Growing up in Tucson, AZ, Andy played in bands and toured the West Coast extensively. In 2007, he moved to Seattle and after a brief detour to study at the  Conservatory of Recording Arts and Sciences, began work at  Studio X Seattle. Cutting his teeth as an engineer at the biggest studio in the northwest at the time,  Andy was privileged to work on major projects including  Pearl Jam,  Soundgarden,  Dave Matthews Band,  Heart,  Duff McKagan, and many more.  
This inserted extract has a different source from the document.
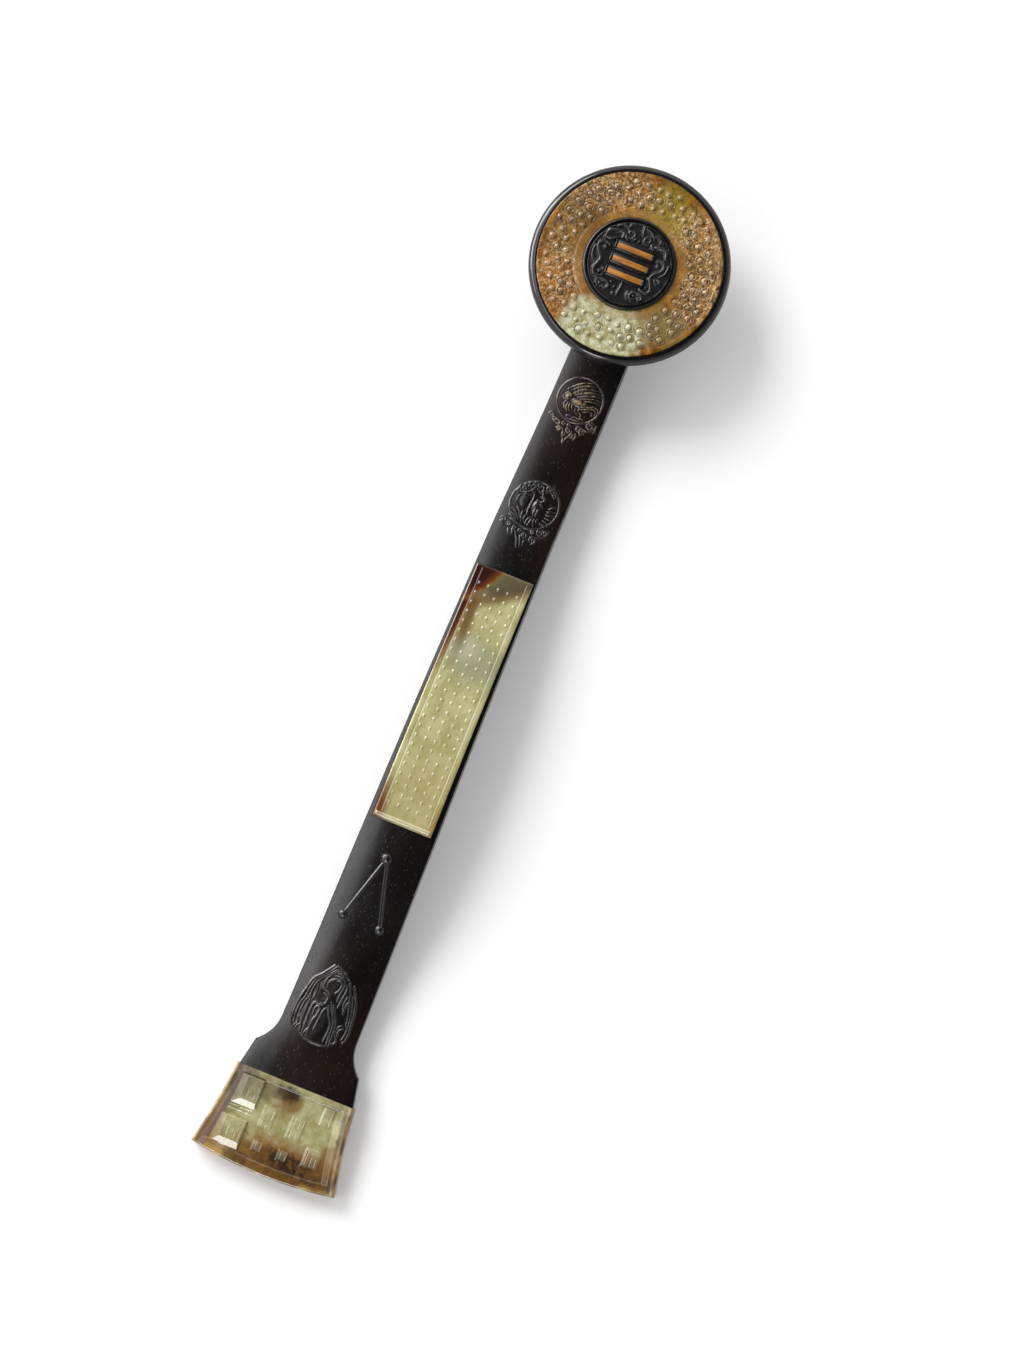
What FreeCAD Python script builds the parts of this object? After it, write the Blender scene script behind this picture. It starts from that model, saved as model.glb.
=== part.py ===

Since going freelance, Andy’s career has continuously crossed the bridge between mainstream pop and indie music. His work with artists such as Macklemore,  Ciara,  Chance the Rapper,  Mac Miller,  Martin Garrix,  Ariana Grande,  Natasha Bedingfield, Charlotte Lawrence,  Princess Nokia sits comfortably next to his work with Death Cab for Cutie, Pedro the Lion, Noah Gundersen, Deep Sea Diver, Deftones, Now, Now, Meg Myers, Sea Lemon, and many more.  

WWW.ANDYPARKRECORDING.COM

Jessica Toon | Moderator

Jessica has built her career at the intersection of creative community building and audience development, working with mission-driven arts and culture organizations to expand impact and opportunity. She currently serves as Senior Executive Director for the GRAMMYs organization across the Pacific Northwest; is an active public speaker and mentor across creative industries; serves as board member and advisor to multiple organizations; and is a community organizer and advocate on behalf of music, arts, and nightlife-related policy and legislation.

Her prior experience spans both independent and institutional leadership. She co-owned and operated the independent record label Made in Mexico Records; served as Chief Marketing and Communications Officer for the Seattle International Film Festival (SIFF); was recruited to lead strategic brand and growth initiatives for Paul Allen’s Experience Music Project (now the Museum of Pop Culture); and has worked with multiple private clients to develop and manage their creative investments and philanthropic initiatives across the arts.